Small World, Isn't It?

[Blogger's note]: due to some health problems I've been having, trying to figure out how to appropriately protect a certain degree of anonymity, and the Labor Day holiday, this blog entry posting has been delayed several days. Though a link to my blog is included in my e-mail signature, I try to preserve a high level of discretion when using the names of other people ... unless, of course, their own personal blogs give their names more freely. Maybe I'm too anal about that (won't be the first time), but there it is. And here's the blog that should have been posted last Wednesday or Thursday:

>>>>>>>>>>>>

One of the frustrations that Ministers of Music deal with from time to time is that sometimes publishers decided to allow excellent pieces of music go “permanently out of print”. What that means is that, though they still own copyright, they are no longer publishing it. We have at least a couple of anthems that we have added to our library in the past few years that fall into that category. Fortunately I had a reference copy from which we could make copies for the choir (after securing permission and paying the appropriate licensing fees and royalties to the publisher). There is another piece (David Danner’s “Give Me Jesus”) that tried to order for my choir last week.
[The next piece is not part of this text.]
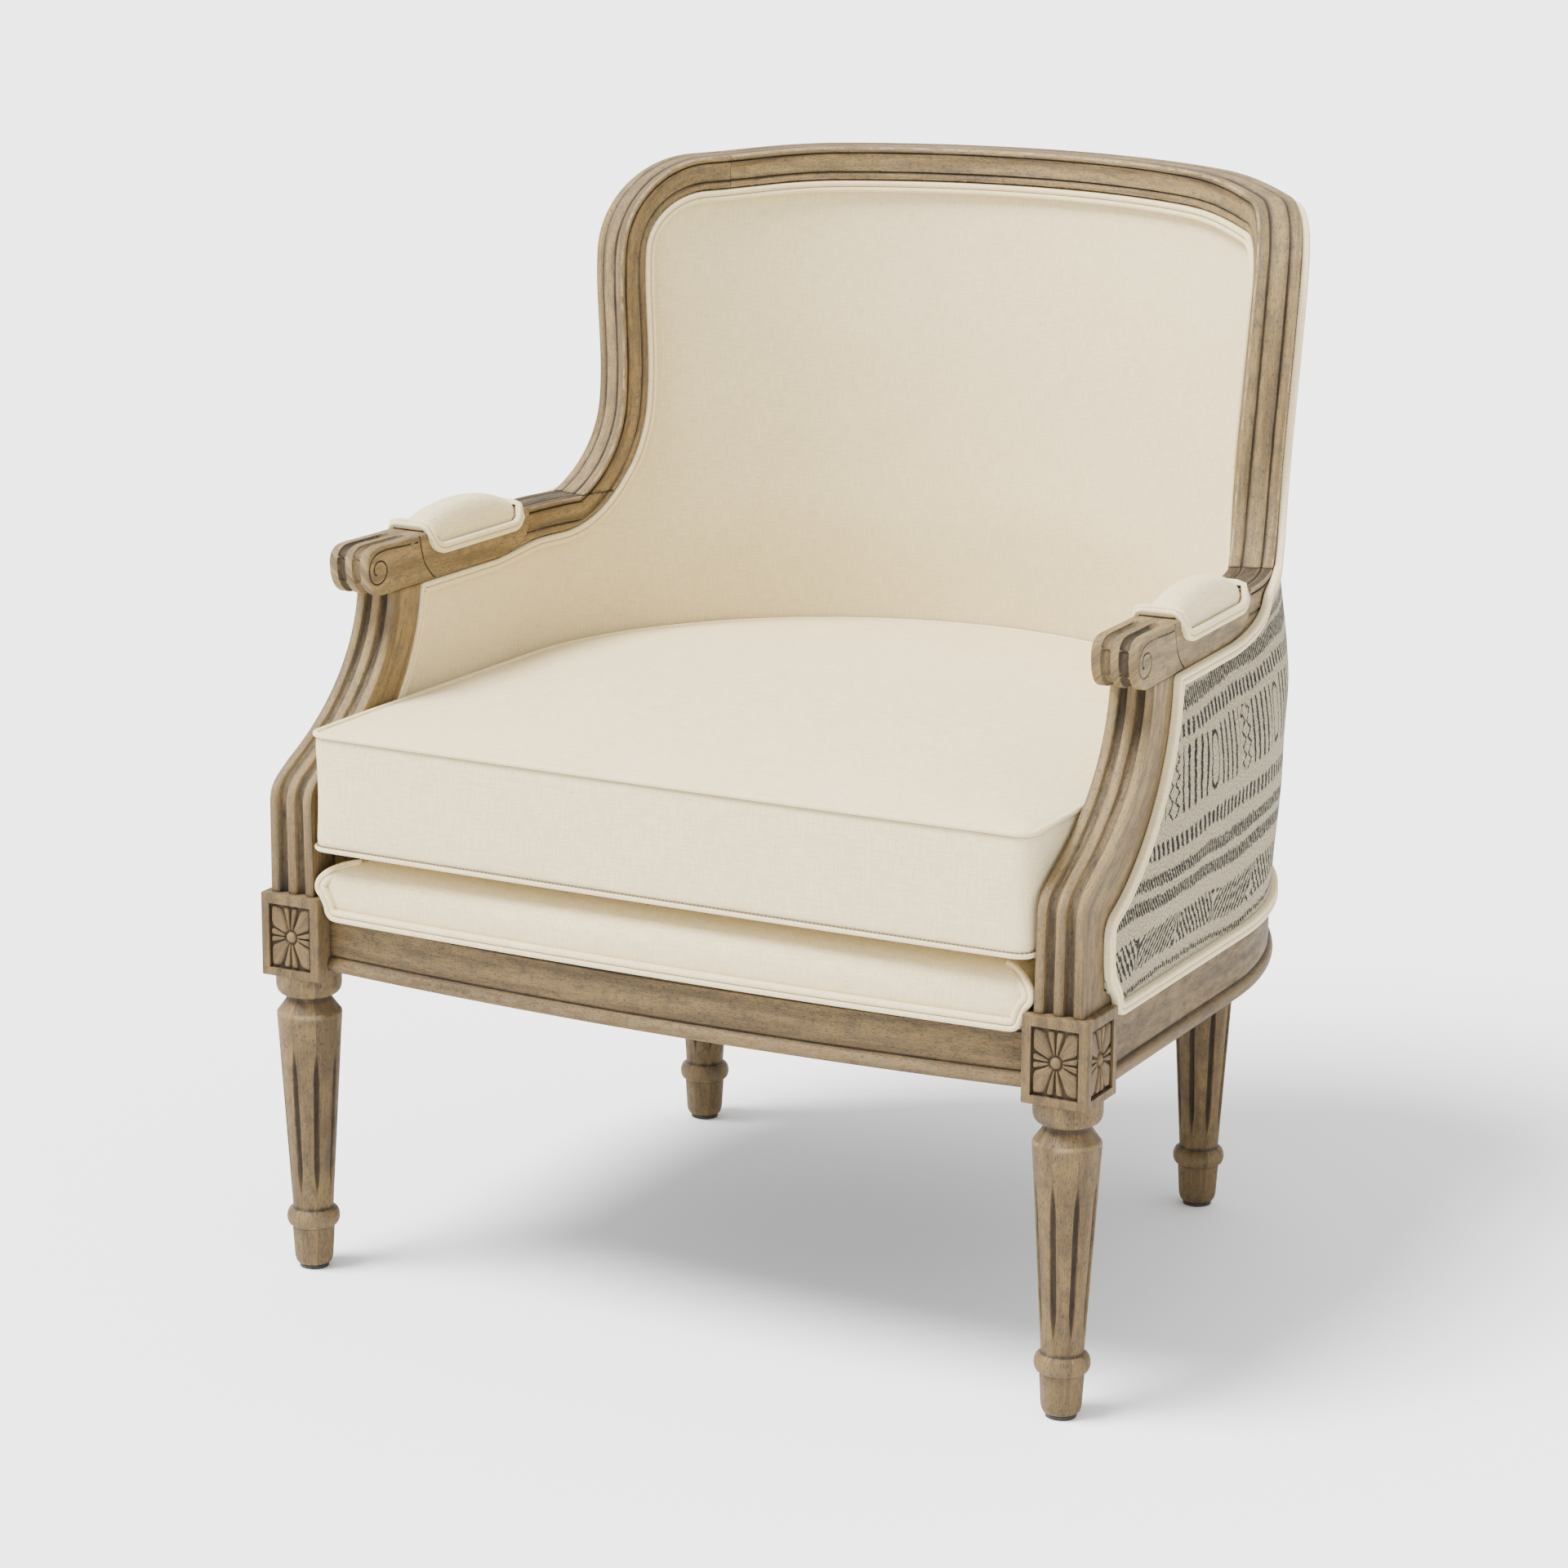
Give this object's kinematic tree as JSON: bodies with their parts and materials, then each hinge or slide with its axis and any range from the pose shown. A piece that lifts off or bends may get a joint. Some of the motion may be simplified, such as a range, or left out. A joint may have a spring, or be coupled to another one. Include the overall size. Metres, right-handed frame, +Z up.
{
  "type": "bergere armchair",
  "caption": "Upholstered gondola bergere: carved wooden frame with turned fluted legs, scrolled padded arms, horseshoe back and a loose box cushion.",
  "frame": {"origin": "middle of the bounding box in plan, on the floor under the glides", "axes": "+Z up, the seat opens towards -Y, +X is the right-hand side seen from the front"},
  "size_m": [0.7296, 0.713, 0.865],
  "materials": {
    "painted_wood": "weathered pale wood with a grey-brown patina, darker in the grooves",
    "bare_wood": "unfinished beech",
    "canvas": "undyed cream canvas, plain weave, matt",
    "woven_cover": "grey-beige flat weave with charcoal rows of geometric figures",
    "webbing": "jute webbing",
    "dust_cloth": "black dust cloth",
    "glide": "black nylon",
    "steel": "zinc-plated steel"
  },
  "bodies": {
    "frame": {"front_rail": "painted_wood", "back_rail": "painted_wood", "side_rail_right": "painted_wood", "side_rail_left": "painted_wood", "front_leg_right": "painted_wood", "front_leg_left": "painted_wood", "back_leg_right": "painted_wood", "back_leg_left": "painted_wood", "front_glide_right": "glide", "front_glide_left": "glide", "back_glide_right": "glide", "back_glide_left": "glide", "arm_post_right": "painted_wood", "arm_post_left": "painted_wood", "arm_right": "painted_wood", "arm_left": "painted_wood", "back_stile_right": "painted_wood", "back_stile_left": "painted_wood", "top_rail": "painted_wood", "arm_dowel_right": "bare_wood", "arm_dowel_left": "bare_wood", "top_rail_dowel_right": "bare_wood", "top_rail_dowel_left": "bare_wood", "elbow_upright_right": "bare_wood", "elbow_upright_left": "bare_wood", "back_upright_right": "bare_wood", "back_upright_left": "bare_wood", "front_corner_block_right": "bare_wood", "front_corner_block_left": "bare_wood", "back_corner_block_right": "bare_wood", "back_corner_block_left": "bare_wood", "front_block_screw_1_right": "steel", "front_block_screw_1_left": "steel", "front_block_screw_2_right": "steel", "front_block_screw_2_left": "steel", "back_block_screw_1_right": "steel", "back_block_screw_1_left": "steel", "back_block_screw_2_right": "steel", "back_block_screw_2_left": "steel", "long_webbing_1": "webbing", "long_webbing_2": "webbing", "long_webbing_3": "webbing", "long_webbing_4": "webbing", "cross_webbing_1": "webbing", "cross_webbing_2": "webbing", "cross_webbing_3": "webbing", "dust_cover": "dust_cloth", "seat_deck": "canvas", "deck_welt": "canvas", "inner_lining": "canvas", "inner_welt": "canvas", "outer_cover": "woven_cover", "outer_welt": "canvas", "arm_pad_right": "canvas", "arm_pad_left": "canvas", "arm_pad_welt_right": "canvas", "arm_pad_welt_left": "canvas"},
    "cushion": {"seat_cushion": "canvas"}
  },
  "joints": [
    {"name": "cushion_lift", "type": "slide", "parent": "frame", "child": "cushion", "axis": [0, 0, 1], "range_m": [0, 0.075]}
  ]
}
It is also permanently out of print; however I do not have a reference copy so we will have to wait until I can borrow one. We regularly lend music to other churches from our music library and I have borrowed music from other churches for our use here.

I had an interesting conversation last Tuesday with the music director (part-time) at another church in our state. I’m looking for the accompaniment CD to a Children’s Christmas musical our Young Musicians director is considering for the Children’s Choirs. We have the books, but can’t find tape or CD for accompaniment in our library. If we can’t locate the accompaniment CD to borrow, we’re out of luck. I put out a query via e-mail and heard from someone who used to be music director at the church in question that they did the musical when he served there.

Long story short, I called this fellow and identified myself. He hasn’t had a chance to look for the CD yet, but he related that several years ago that he got a call from someone from this town asking if he were [name omitted], to which he replied in the affirmative. She asked if he were [name omitted] the music director. Again he answered yes. For further confirmation of his identity, she asked if he were [name omitted] the music director from [this town name]. He again answered yes. Then, he said, she proceeded to update him regarding people he did not know from Adam.

It turns out that there was another [name omitted], who had led music in a church here in [this town], who retired to that area a number of years ago (perhaps some of you may remember him). The [name omitted] with whom I spoke was indeed from [this town name], but from [this town name] in another state. That sparked another conversation because that town is not far at all from my wife's hometown. At any rate, I feel a connection with this gentleman now (nice fellow, too) because of some common ground we have walked. As I watched tropical storm Ernesto’s progress, I prayed for the few people I know on the Carolina coast … and for someone I just met over the phone Tuesday night.

What’s the point? How often do we miss an interesting acquaintance because we just blow through without pausing to connect? It can be risky at times, because to connect often means to care … but isn’t that why we’re here?

That’s enough to think about for now.